:: WHAT TO WORK ON ::
Print every line of the listing exactly, please.

:: DATASET SECTION ::
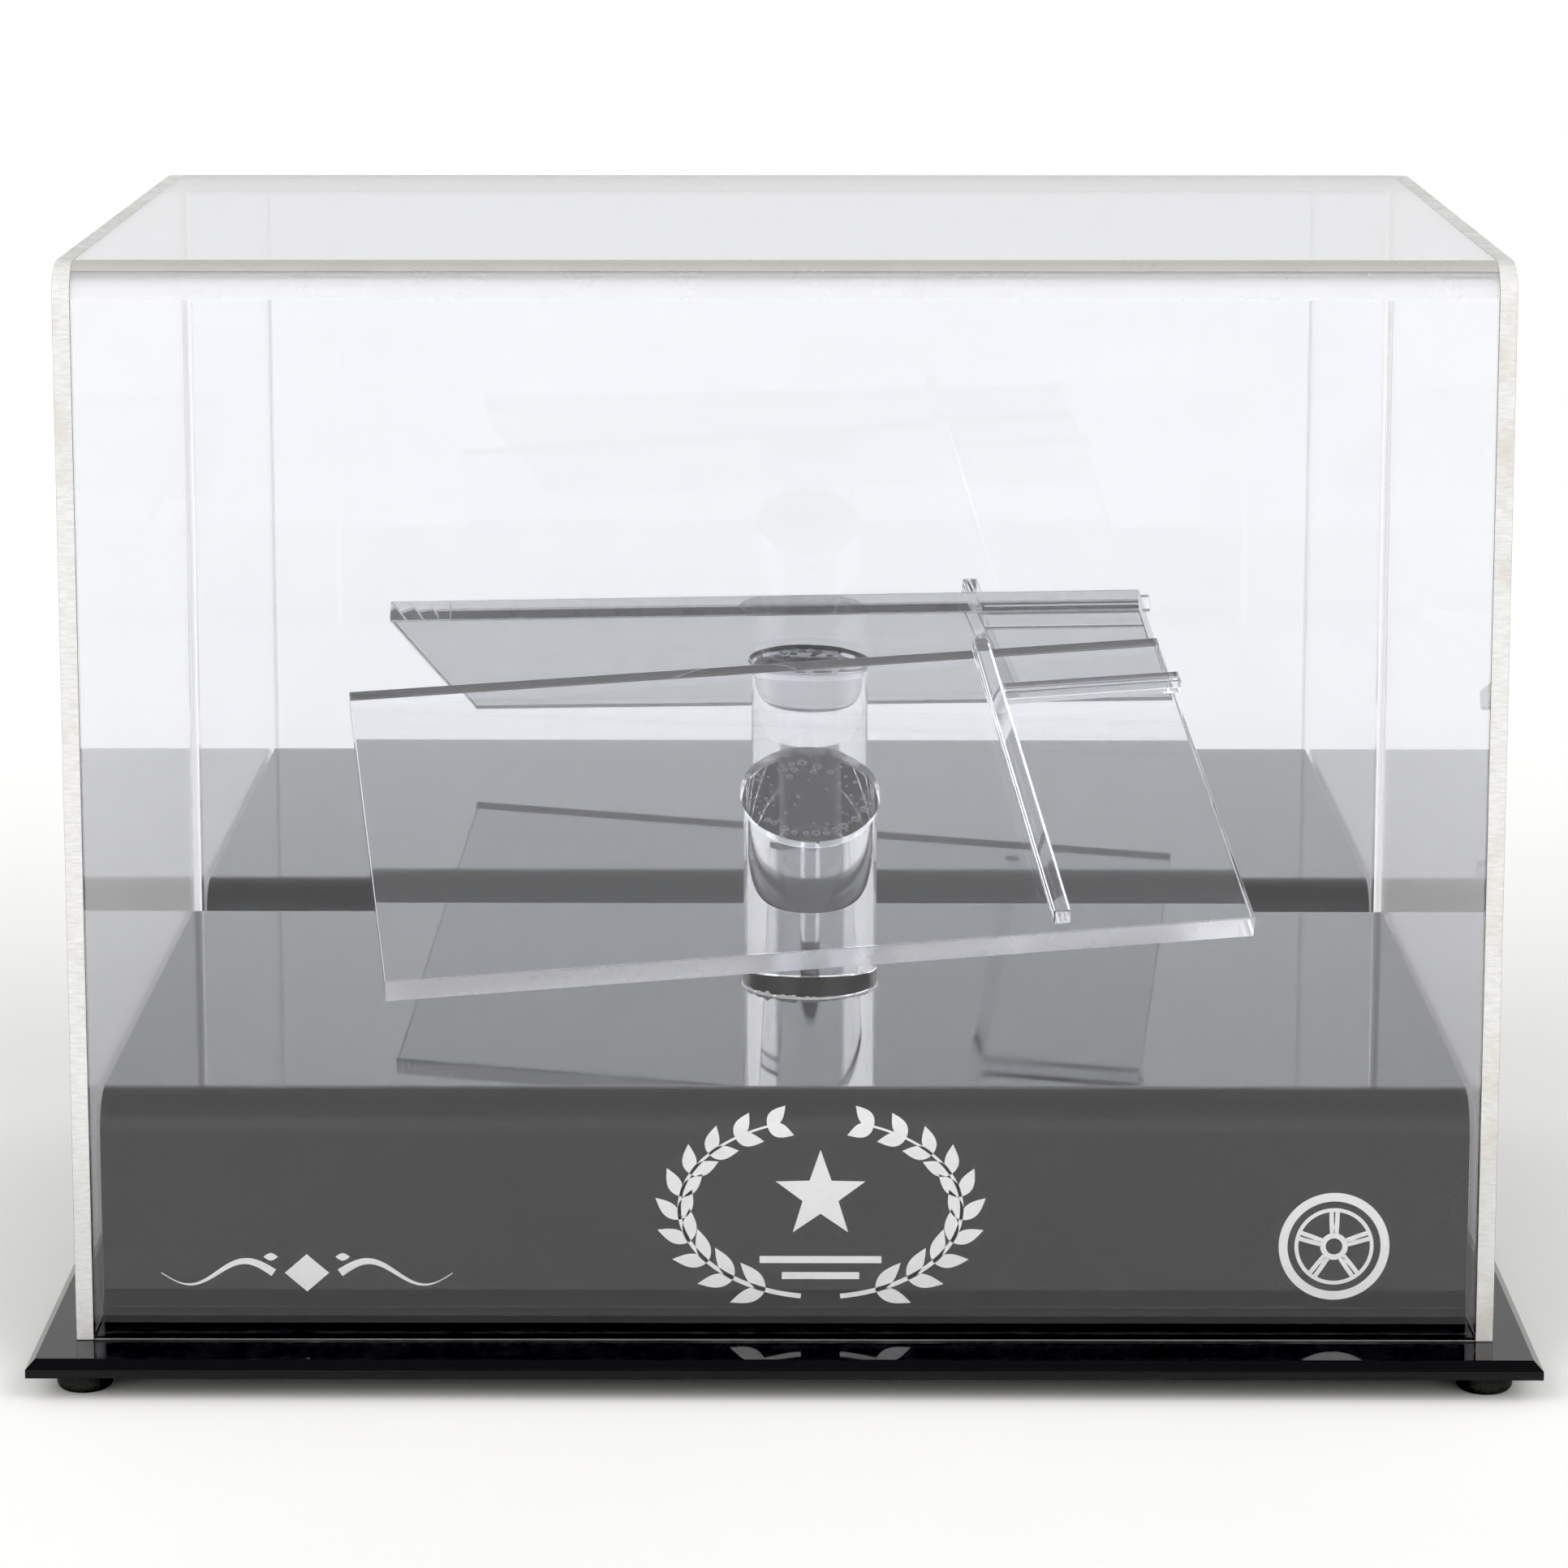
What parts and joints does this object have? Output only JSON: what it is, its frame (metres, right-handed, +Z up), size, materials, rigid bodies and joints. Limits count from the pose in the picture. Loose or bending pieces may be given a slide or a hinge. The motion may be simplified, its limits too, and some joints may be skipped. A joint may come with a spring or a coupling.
{
  "type": "scale model car display case",
  "caption": "Clear lift-off cover with a mirror in its back, over a black bent riser on a bevelled base plate; a clear rod holds a tilted clear platform with wheel stops.",
  "frame": {"origin": "under the middle of the base plate, at the height of the feet's soles", "axes": "+X across the width to the viewer's right, +Y to the mirror at the back, +Z up"},
  "size_m": [0.269, 0.195, 0.2017],
  "materials": {
    "clear_acrylic": "clear cast acrylic, polished faces and milky saw-cut edges",
    "black_acrylic": "high gloss black acrylic",
    "foot_rubber": "matt moulded rubber",
    "cement": "solvent cement film with small air bubbles",
    "mirror": "second-surface mirror acrylic",
    "tape": "thin double-sided tape"
  },
  "bodies": {
    "base": {"base_plate": "black_acrylic", "foot_front_left": "foot_rubber", "foot_front_right": "foot_rubber", "foot_back_left": "foot_rubber", "foot_back_right": "foot_rubber", "riser": "black_acrylic", "post_cement": "cement", "post": "clear_acrylic", "platform_cement": "cement", "platform": "clear_acrylic", "wheel_stop_bar": "clear_acrylic", "wheel_stop_rail": "clear_acrylic"},
    "cover": {"cover_wrap": "clear_acrylic", "cover_side_left": "clear_acrylic", "cover_side_right": "clear_acrylic", "mirror_panel": "mirror", "mirror_tape": "tape"}
  },
  "joints": [
    {"name": "cover_lift", "type": "slide", "parent": "base", "child": "cover", "axis": [0, 0, 1], "range_m": [0, 0.125]}
  ]
}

:: EXERCISE RESULT ::
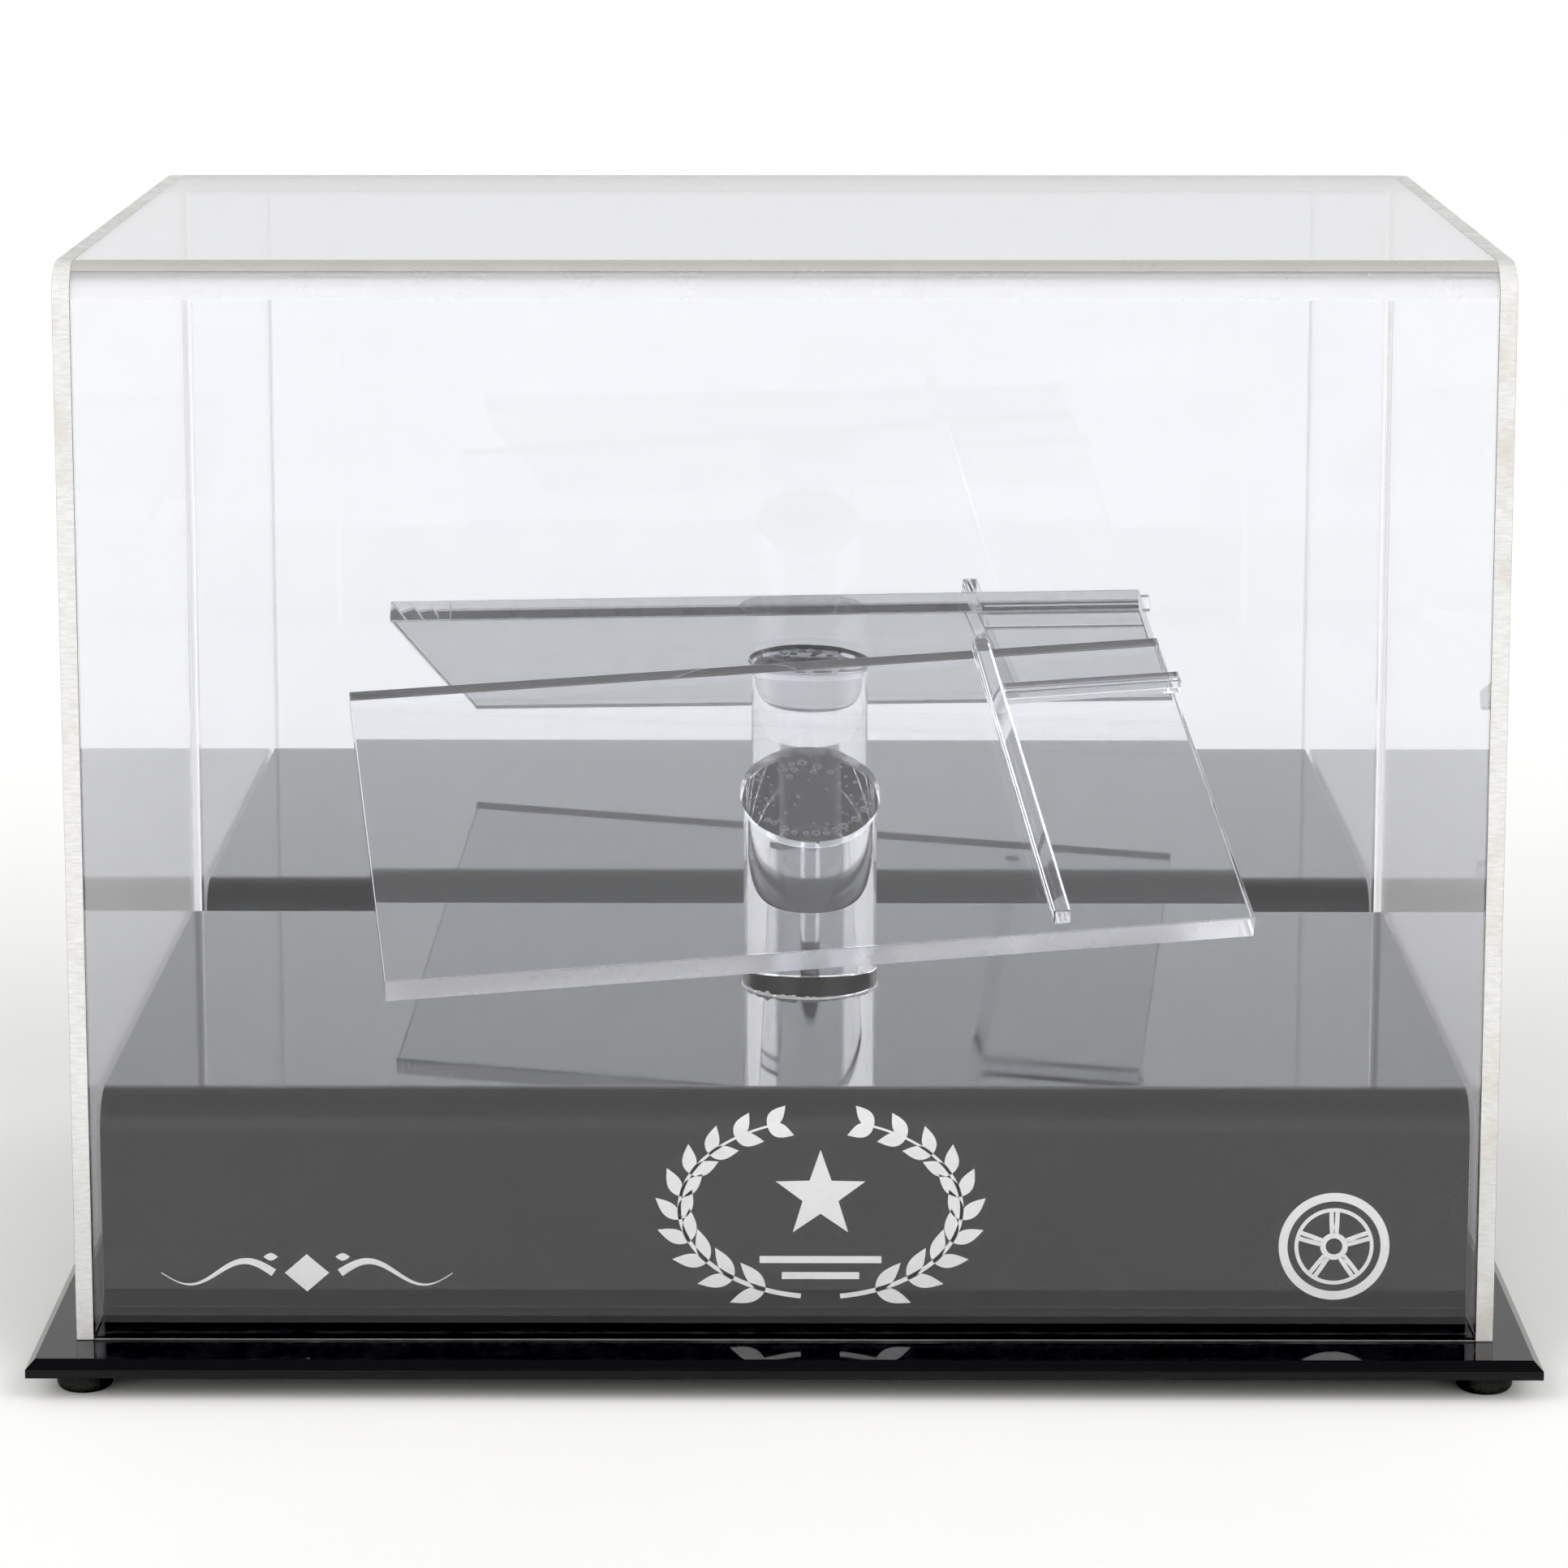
What parts and joints does this object have? Output only JSON: what it is, its frame (metres, right-handed, +Z up), size, materials, rigid bodies and joints. Limits count from the pose in the picture. Loose or bending pieces may be given a slide or a hinge. The motion may be simplified, its limits too, and some joints may be skipped. A joint may come with a spring or a coupling.
{
  "type": "scale model car display case",
  "caption": "Clear lift-off cover with a mirror in its back, over a black bent riser on a bevelled base plate; a clear rod holds a tilted clear platform with wheel stops.",
  "frame": {"origin": "under the middle of the base plate, at the height of the feet's soles", "axes": "+X across the width to the viewer's right, +Y to the mirror at the back, +Z up"},
  "size_m": [0.269, 0.195, 0.2017],
  "materials": {
    "clear_acrylic": "clear cast acrylic, polished faces and milky saw-cut edges",
    "black_acrylic": "high gloss black acrylic",
    "foot_rubber": "matt moulded rubber",
    "cement": "solvent cement film with small air bubbles",
    "mirror": "second-surface mirror acrylic",
    "tape": "thin double-sided tape"
  },
  "bodies": {
    "base": {"base_plate": "black_acrylic", "foot_front_left": "foot_rubber", "foot_front_right": "foot_rubber", "foot_back_left": "foot_rubber", "foot_back_right": "foot_rubber", "riser": "black_acrylic", "post_cement": "cement", "post": "clear_acrylic", "platform_cement": "cement", "platform": "clear_acrylic", "wheel_stop_bar": "clear_acrylic", "wheel_stop_rail": "clear_acrylic"},
    "cover": {"cover_wrap": "clear_acrylic", "cover_side_left": "clear_acrylic", "cover_side_right": "clear_acrylic", "mirror_panel": "mirror", "mirror_tape": "tape"}
  },
  "joints": [
    {"name": "cover_lift", "type": "slide", "parent": "base", "child": "cover", "axis": [0, 0, 1], "range_m": [0, 0.125]}
  ]
}